In Central Macedonia, incumbent ND-backed Apostolos Tzitzikostas defeated the other candidates in a landslide, with the second one in line having a 59-point gap, thus securing his third full term.

In Crete, incumbent Stavros Arnaoutakis, backed by PASOK – KINAL and ND, secured his fourth consecutive term, making him the longest serving Governor in the country of Greece, along with Alexandros Kachrimanis.

In Eastern Macedonia and Thrace, Christodoulos Topsidis, a member of ND, but without their backing, defeated the main ND-backed candidate, incumbent Governor Christos Metios, 51% to 49%, on the second round.

In Epirus, incumbent ND-backed Alexandros Kachrimanis defeated the other candidates in a landslide, with the second one in line having a 42-point gap, thus, he secured his fourth consecutive term, making him the longest serving Governor in the country of Greece, along with Crete's Stavros Arnaoutakis.
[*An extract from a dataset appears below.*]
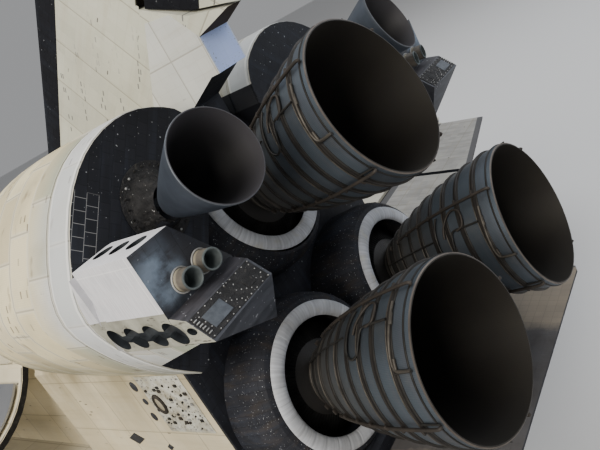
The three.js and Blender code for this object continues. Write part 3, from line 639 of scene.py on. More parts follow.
def two_tone(finish, dark, white, black, gloss=0.28):
    """Lays black tiles over white skin where a mask says so; each is a colour and a bump height."""
    tone = finish.mix(dark, white[0], black[0])
    height = white[1] + dark * (black[1] - white[1])
    return finish.done(tone, (height, 0.004, 0.6), 0.84 - dark * 0.16, gloss)


@skin()
def airframe_skin(finish):
    """White above, black tiles below and on the base, and darker in brown streaks just under the pods,
    painted shade with grime.
    """
    x, y, z, u, v, nz = flat_axes(finish)
    below = (nz < UNDERSIDE).most((z < BELLY_LINE) * (y > NOSE_END))
    half, front, bottom = FIN_FOOT
    foot = (z > bottom) * (y > front) * (abs(x) < half)
    base = ((z < BASE_TOP) * (y > BASE_FRONT)).most(foot)
    tone, height = white_skin(finish, u, v)
    run = finish.noise(finish.join(y * 1.6, z * 0.5), 1.0, 4)
    # Darker brown streaks just under the pods: painted shade from the pods, with grime
    pod_shade_and_grime = z.ramp(5.2, 6.75) * (y > 8.6) * run.ramp(0.30, 0.62)
    tone = tone.under(pod_shade_and_grime * 0.72, (0.21, 0.17, 0.085))
    return two_tone(finish, below.most(base), (tone, height), black_tiles(finish, u, v))


# Pods: lean of the deck under them, axis as x and z, rear rim, metres round the rim in one turn, the foot's
# outer edge and top, and length of one ring of blankets
POD_LEAN = math.radians(47.4)
POD_AXIS = (2.15, 8.35)
POD_REAR = 13.513
POD_GIRTH = 10.6
POD_FOOT = (1.6, 9.52)
POD_RING = 0.515


@skin()
def pod_skin(finish):
    """Quilted blankets in rings, and black tiles laid along the sloping deck on the face that looks aft."""
    x, y, z = finish.place()
    ny = finish.facing()[1]
    out = abs(x)
    along = out * math.cos(POD_LEAN) - z * math.sin(POD_LEAN)
    across = out * math.sin(POD_LEAN) + z * math.cos(POD_LEAN)
    patch = (across > 8.425) * (along.ramp(-5.13, -5.10)) * (along < -4.28)
    black = black_tiles(finish, across - 8.433, along, 0.16, patch * 0.75)
    around = finish.turn(out - POD_AXIS[0], z - POD_AXIS[1]) * POD_GIRTH
    depth = POD_REAR - y
    white = quilted(finish, around, depth)
    foot = (out < POD_FOOT[0]) * (z < POD_FOOT[1]) * (y > 11.6)
    rear = ((ny > 0.7) * (y > POD_REAR - 0.1)).most((y > POD_REAR + 0.02) * (out < 2.9))
    return two_tone(finish, rear.most(foot), white, black)


def quilted(finish, around, depth):
    """Blanket panels in rings, each with its own tint, a fine weave and raised seams."""
    ring = depth / POD_RING
    seam, number, edge = finish.grid(around + ring.floor() * 0.37, depth, 1.05, POD_RING, 0.016)
    stitch, stitch_edge = finish.grid(around, depth, 0.030, 0.030, 0.006)[::2]
    spread = finish.join(around, depth)
    aged = depth.ramp(0.50, 1.10)
    new = finish.mix(number.ramp(0.45, 0.90), (0.60, 0.62, 0.63), (0.36, 0.39, 0.31))
    old = finish.mix(number.ramp(0.1, 0.9), (0.92, 0.82, 0.53), (0.64, 0.56, 0.36))
    tone = finish.mix(aged, new, old)
    tone = tone.under(number.ramp(0.30, 0.05) * 0.4, (0.52, 0.46, 0.38))
    stain = finish.noise(spread, 1.1, 5)
    tone = tone.under(stain.ramp(0.44, 0.72) * 0.45, (0.34, 0.30, 0.20))
    smear = finish.noise(finish.join(around * 1.7, depth * 3.4), 1.0, 2).ramp(0.63, 0.72)
    tone = tone.under(smear * 0.70, (0.20, 0.145, 0.085))
    # Darker greenish patches over the pod's low side: a stain, and painted shade on the underside
    low = around.ramp(-0.55, -1.35) * (around > -3.4)
    tone = tone.coats(
        (low * stain.ramp(0.20, 0.55) * 0.65, (0.24, 0.235, 0.165)),
        (stitch * 0.12, (0.30, 0.28, 0.25)),
        (edge.ramp(0.055, 0.016) * 0.5, (0.72, 0.69, 0.60)),
        (seam * 0.55, (0.25, 0.22, 0.16)),
        (dashes(finish, around, depth, 0.15, 0.055, 0.07) * 0.75, (0.10, 0.07, 0.045)),
    )
    return tone, edge.ramp(0.0, 0.04) + stitch_edge.ramp(0.0, 0.013) * 0.18 + stain * 0.2


@skin(roughness=0.88)
def rim_quilt(finish):
    """The bright blanket strips at the pods' rear rims, edged with a brighter seam."""
    x, y, z = finish.place()
    around = finish.turn(abs(x) - POD_AXIS[0], z - POD_AXIS[1]) * POD_GIRTH
    depth = POD_REAR - y
    tone, height = quilted(finish, around, depth)
    tone = tone.under((depth < 0.50) * around.ramp(-1.3, -0.8) * 0.50, (0.62, 0.64, 0.67))
    foot = (abs(x) < POD_FOOT[0]) * (z < POD_FOOT[1])
    border = (abs(depth - 0.055) < 0.022).most(abs(depth - 0.465) < 0.018)
    tone = tone.under(border * 0.7, (0.80, 0.80, 0.78))
    tone = tone.under(foot, tuple(shades().black))
    return finish.done(tone, (height, 0.004, 0.6))


@cache
def dome_tiles(number):
    """Black tiles laid in rings round one engine's dome, browned and flecked with white."""
    finish = Finish(f"dome_tiles_{number}")
    x, y, z = finish.local(ring_frame(number))
    reach = (x * x + z * z).root()
    around = finish.turn(x, z) * 8.2
    tone, height = black_tiles(finish, around, y - reach, 0.15)
    spread = finish.join(around, y - reach)
    rust = finish.noise(finish.join(around * 6.0, (y - reach) * 1.5), 1.0, 4).ramp(0.50, 0.75)
    haze = finish.noise(spread, 1.6, 4).ramp(0.46, 0.66)
    tone = tone.under(haze * 0.20, (0.046, 0.048, 0.062))
    tone = tone.under(rust * 0.55, (0.056, 0.042, 0.030))
    fleck = finish.noise(spread, 30.0, 1).ramp(0.69, 0.75)
    tone = tone.under(fleck * 0.6, (0.40, 0.42, 0.45))
    return finish.done(tone, (height, 0.004, 0.6), rough=0.70, gloss=0.25)


@cache
def fin_skin():
    """The fin's tiles, with a black leading edge."""
    return tail_tiles("fin_skin", 0)


@cache
def rudder_skin():
    """The rudder's tiles, with a black patch at its foot."""
    return tail_tiles("rudder_skin", 1)


# Direction of the tile rows on the fin and of the rudder's hinge, as y and z
TILE_ROWS = (0.60, 0.80)
RUDDER_HINGE = (0.571, 0.821)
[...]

In the Ionian Islands, Giannis Trepeklis, a member of ND, but without their backing, defeated the main ND-backed candidate, incumbent Rodi Kratsa-Tsagaropoulou, 65% to 35%, on the second round.

In the North Aegean, Kostas Moutzouris, a member of ND, but without their backing, defeated the main ND-backed candidate, incumbent Governor Alkiviadis Stefanis, 55% to 45%, on the second round.

In the Peloponnese, ND-backed Dimitris Ptoxos defeated Independent former deputy minister of culture and former Regional Governor, Petros Tatoulis, in the runoff, with 53% of the vote over Tatoulis’ 47%.

In the South Aegean, incumbent ND-backed Giorgos Hatzimarkos defeated the other candidates in a landslide, with the second one in line having a 51-point gap, thus, he secured his third consecutive term.

In Thessaly, Independent Dimitris Kouretas, backed by SYRIZA and PASOK – KINAL, defeated the main candidate, three term incumbent ND-backed Konstantinos Agorastos in an upset after the Tempi train crash and the Storm Daniel, in a landslide, 60% to 40%, on the second round.

In Western Greece, incumbent ND-backed Nektarios Farmakis defeated the other candidates in a landslide, with the second one in line having a 46-point gap thus, he secured his second consecutive term.

In Western Macedonia, Giorgos Amanatidis, a member of ND, but without their backing, defeated the main ND-backed candidate, incumbent Governor Giorgos Kasapidis, 57% to 43%, on the second round.